§ COLLECTED DATA
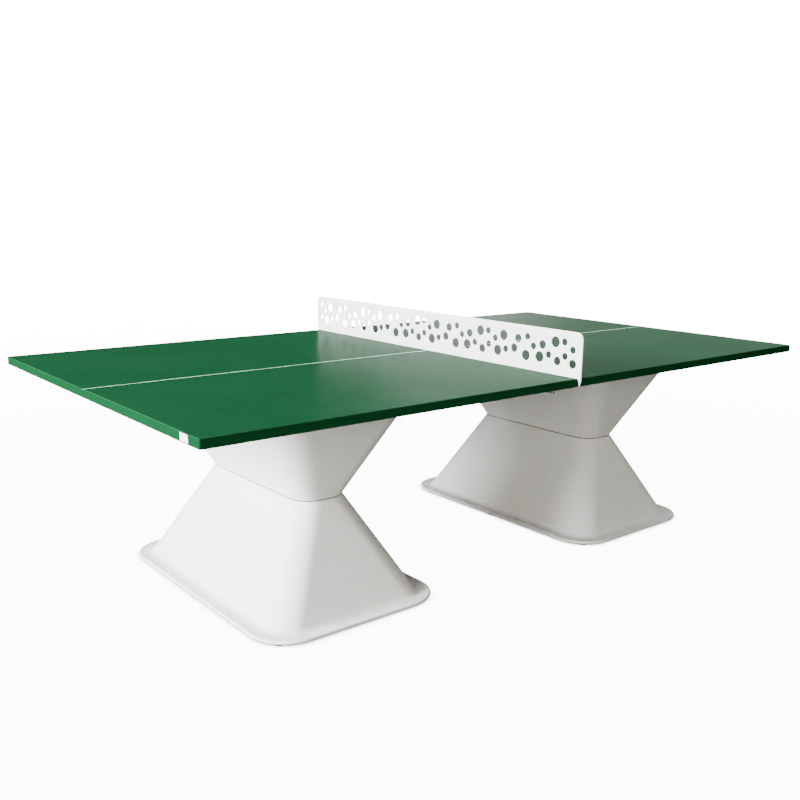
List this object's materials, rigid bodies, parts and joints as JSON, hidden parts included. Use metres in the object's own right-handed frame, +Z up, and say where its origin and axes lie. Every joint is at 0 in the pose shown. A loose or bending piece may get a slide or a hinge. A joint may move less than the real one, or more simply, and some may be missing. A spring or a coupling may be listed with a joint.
{
  "type": "ping pong table",
  "caption": "Full-size table tennis table: green two-part laminate top, perforated white steel net plate, and white waisted plastic pedestals on flanged feet.",
  "frame": {"origin": "on the floor, under the middle of the table", "axes": "+X along the length of the table, +Y across it, +Z up"},
  "size_m": [2.74, 1.553, 0.9125],
  "materials": {
    "laminate_green": "dense green laminate with a satin, slightly reflective face",
    "line_white": "white filler strip, flush and satin",
    "net_white": "white powder coat, fine satin texture",
    "shell_white": "white rotationally moulded plastic, matte with a faint mould grain",
    "zinc_steel": "bright zinc plate",
    "brass": "plain machined brass",
    "rubber_black": "matte black rubber",
    "dowel_wood": "plain turned beech",
    "label_white": "blank white label with nothing printed on it"
  },
  "bodies": {
    "root": {"half_top_left": "laminate_green", "half_top_right": "laminate_green", "centre_line_left": "line_white", "centre_line_right": "line_white", "net_plate": "net_white", "net_bracket_1": "zinc_steel", "net_bracket_2": "zinc_steel", "net_bracket_3": "zinc_steel", "net_bracket_4": "zinc_steel", "net_bracket_5": "zinc_steel", "net_bracket_6": "zinc_steel", "net_bracket_7": "zinc_steel", "net_bracket_8": "zinc_steel", "net_bolts": "zinc_steel", "net_nuts": "zinc_steel", "net_washers": "zinc_steel", "bracket_screws": "zinc_steel", "splice_plate_1": "zinc_steel", "splice_plate_2": "zinc_steel", "splice_plate_3": "zinc_steel", "splice_screws": "zinc_steel", "dowels": "dowel_wood", "blank_label": "label_white", "lower_shell_left": "shell_white", "upper_shell_left": "shell_white", "waist_gasket_left": "rubber_black", "clamp_bar_left_1": "zinc_steel", "clamp_bar_left_2": "zinc_steel", "waist_bolts_left": "zinc_steel", "waist_washers_left": "zinc_steel", "rim_screws_left": "zinc_steel", "rim_washers_left": "zinc_steel", "rim_inserts_left": "brass", "foot_left_1": "rubber_black", "foot_left_2": "rubber_black", "foot_left_3": "rubber_black", "foot_left_4": "rubber_black", "foot_left_5": "rubber_black", "foot_left_6": "rubber_black", "lower_shell_right": "shell_white", "upper_shell_right": "shell_white", "waist_gasket_right": "rubber_black", "clamp_bar_right_1": "zinc_steel", "clamp_bar_right_2": "zinc_steel", "waist_bolts_right": "zinc_steel", "waist_washers_right": "zinc_steel", "rim_screws_right": "zinc_steel", "rim_washers_right": "zinc_steel", "rim_inserts_right": "brass", "foot_right_1": "rubber_black", "foot_right_2": "rubber_black", "foot_right_3": "rubber_black", "foot_right_4": "rubber_black", "foot_right_5": "rubber_black", "foot_right_6": "rubber_black"}
  },
  "joints": []
}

§ STATED EXERCISE
Quote each line of the listing above exactly.

§ SOLVED EXERCISE
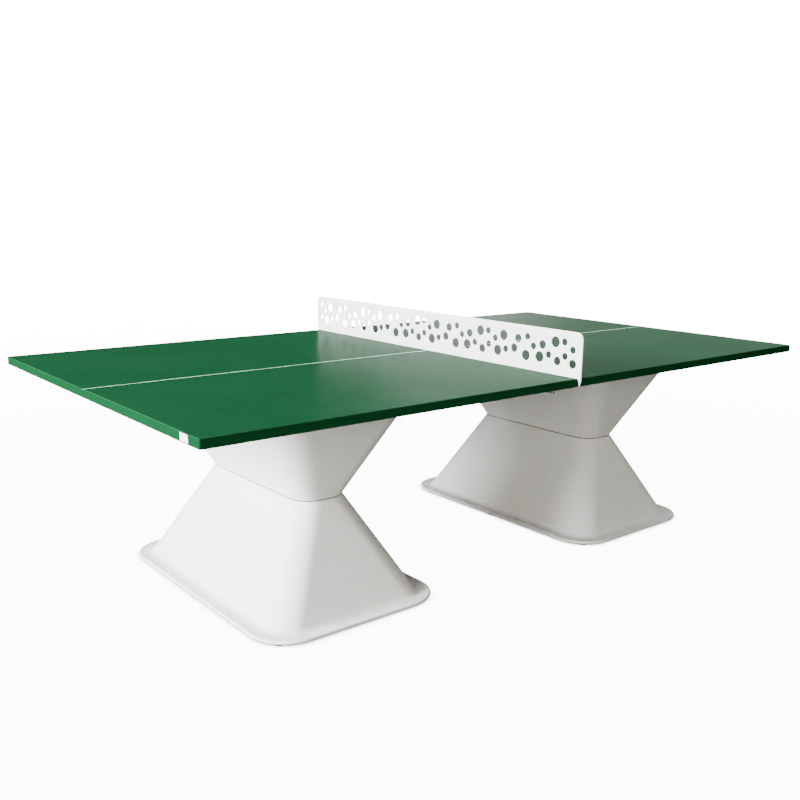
List this object's materials, rigid bodies, parts and joints as JSON, hidden parts included. Use metres in the object's own right-handed frame, +Z up, and say where its origin and axes lie. Every joint is at 0 in the pose shown. A loose or bending piece may get a slide or a hinge. A joint may move less than the real one, or more simply, and some may be missing. A spring or a coupling may be listed with a joint.
{
  "type": "ping pong table",
  "caption": "Full-size table tennis table: green two-part laminate top, perforated white steel net plate, and white waisted plastic pedestals on flanged feet.",
  "frame": {"origin": "on the floor, under the middle of the table", "axes": "+X along the length of the table, +Y across it, +Z up"},
  "size_m": [2.74, 1.553, 0.9125],
  "materials": {
    "laminate_green": "dense green laminate with a satin, slightly reflective face",
    "line_white": "white filler strip, flush and satin",
    "net_white": "white powder coat, fine satin texture",
    "shell_white": "white rotationally moulded plastic, matte with a faint mould grain",
    "zinc_steel": "bright zinc plate",
    "brass": "plain machined brass",
    "rubber_black": "matte black rubber",
    "dowel_wood": "plain turned beech",
    "label_white": "blank white label with nothing printed on it"
  },
  "bodies": {
    "root": {"half_top_left": "laminate_green", "half_top_right": "laminate_green", "centre_line_left": "line_white", "centre_line_right": "line_white", "net_plate": "net_white", "net_bracket_1": "zinc_steel", "net_bracket_2": "zinc_steel", "net_bracket_3": "zinc_steel", "net_bracket_4": "zinc_steel", "net_bracket_5": "zinc_steel", "net_bracket_6": "zinc_steel", "net_bracket_7": "zinc_steel", "net_bracket_8": "zinc_steel", "net_bolts": "zinc_steel", "net_nuts": "zinc_steel", "net_washers": "zinc_steel", "bracket_screws": "zinc_steel", "splice_plate_1": "zinc_steel", "splice_plate_2": "zinc_steel", "splice_plate_3": "zinc_steel", "splice_screws": "zinc_steel", "dowels": "dowel_wood", "blank_label": "label_white", "lower_shell_left": "shell_white", "upper_shell_left": "shell_white", "waist_gasket_left": "rubber_black", "clamp_bar_left_1": "zinc_steel", "clamp_bar_left_2": "zinc_steel", "waist_bolts_left": "zinc_steel", "waist_washers_left": "zinc_steel", "rim_screws_left": "zinc_steel", "rim_washers_left": "zinc_steel", "rim_inserts_left": "brass", "foot_left_1": "rubber_black", "foot_left_2": "rubber_black", "foot_left_3": "rubber_black", "foot_left_4": "rubber_black", "foot_left_5": "rubber_black", "foot_left_6": "rubber_black", "lower_shell_right": "shell_white", "upper_shell_right": "shell_white", "waist_gasket_right": "rubber_black", "clamp_bar_right_1": "zinc_steel", "clamp_bar_right_2": "zinc_steel", "waist_bolts_right": "zinc_steel", "waist_washers_right": "zinc_steel", "rim_screws_right": "zinc_steel", "rim_washers_right": "zinc_steel", "rim_inserts_right": "brass", "foot_right_1": "rubber_black", "foot_right_2": "rubber_black", "foot_right_3": "rubber_black", "foot_right_4": "rubber_black", "foot_right_5": "rubber_black", "foot_right_6": "rubber_black"}
  },
  "joints": []
}